What leads me to suspect Samir is a counselor of the pope in matters Islamic? His enthusiastic encomium at the end: “I really like this pope, his balance, his clearness. He makes no compromise: he continues to underline the need to announce the gospel in the name of rationality.” Yet Samir himself can easily skirt “rationality” by creating inaccurate historical descriptions of Qur’an traditions or of Christian-Muslim encounters.

And in doing so, he traduces his own scholarly norms to grease the wheels of chauvinistic boosters like George Weigel, who in a column syndicated in Catholic newspapers contrasted a demonic image of Islam with an angelic depiction of Christian history. Commentators of his ilk have never been deterred by historical accuracy.
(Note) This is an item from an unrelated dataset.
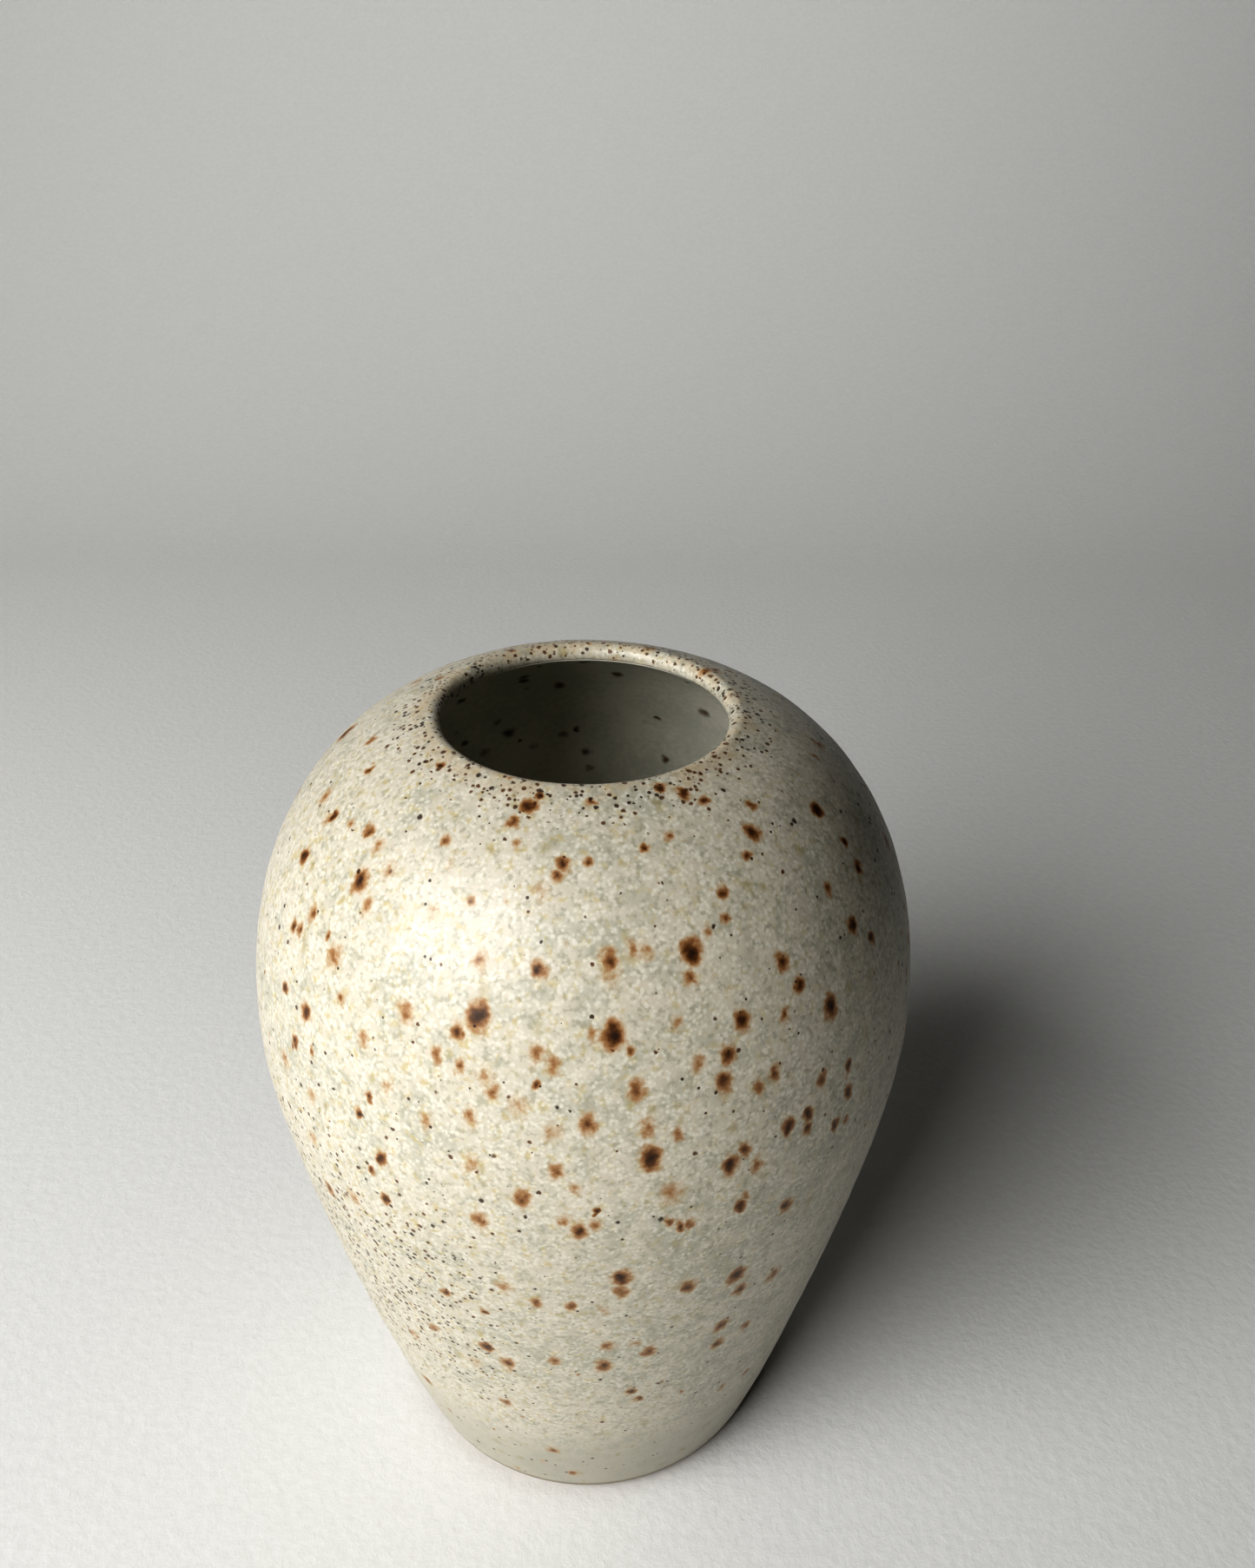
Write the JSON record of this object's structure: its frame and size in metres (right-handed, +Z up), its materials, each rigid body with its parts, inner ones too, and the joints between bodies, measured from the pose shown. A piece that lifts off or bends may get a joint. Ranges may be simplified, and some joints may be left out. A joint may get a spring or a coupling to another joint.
{
  "type": "bud vase",
  "caption": "Round-shouldered stoneware bud vase with a full belly, narrow turned foot and small rolled mouth for a stem or two, under a speckled satin cream-grey glaze.",
  "frame": {"origin": "centre of the foot ring's contact face, on the table", "axes": "+Z up along the wheel axis, through the mouth; +X and +Y lie in the table, the vase is round about +Z"},
  "size_m": [0.0885, 0.0884, 0.12],
  "materials": {
    "stoneware": "bare fired stoneware, fine grog, matt",
    "outer_glaze": "satin-matt cream-grey glaze with iron speckle",
    "inner_glaze": "satin liner glaze with sparse iron spots"
  },
  "bodies": {
    "root": {"stoneware_body": "stoneware", "outer_glaze": "outer_glaze", "inner_glaze": "inner_glaze"}
  },
  "joints": []
}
As a retired diplomat turned Melchite priest reminded me, when the Muslims came into the Byzantine Empire from Arabia early on, they were far more impressed by the imperial polity, which they quickly sought to mimic, than by the spirituality of these whom they conquered. Perhaps the pope would be better advised to focus on the witness we give (or fail to give) to Muslims than on our touted achievements. (Catholics who might take umbrage at this critique of our pope should note that I have submitted his text—not his person—to the scrutiny of reason as he recommends it, a reason with origins in Socrates’ searing self-criticism.)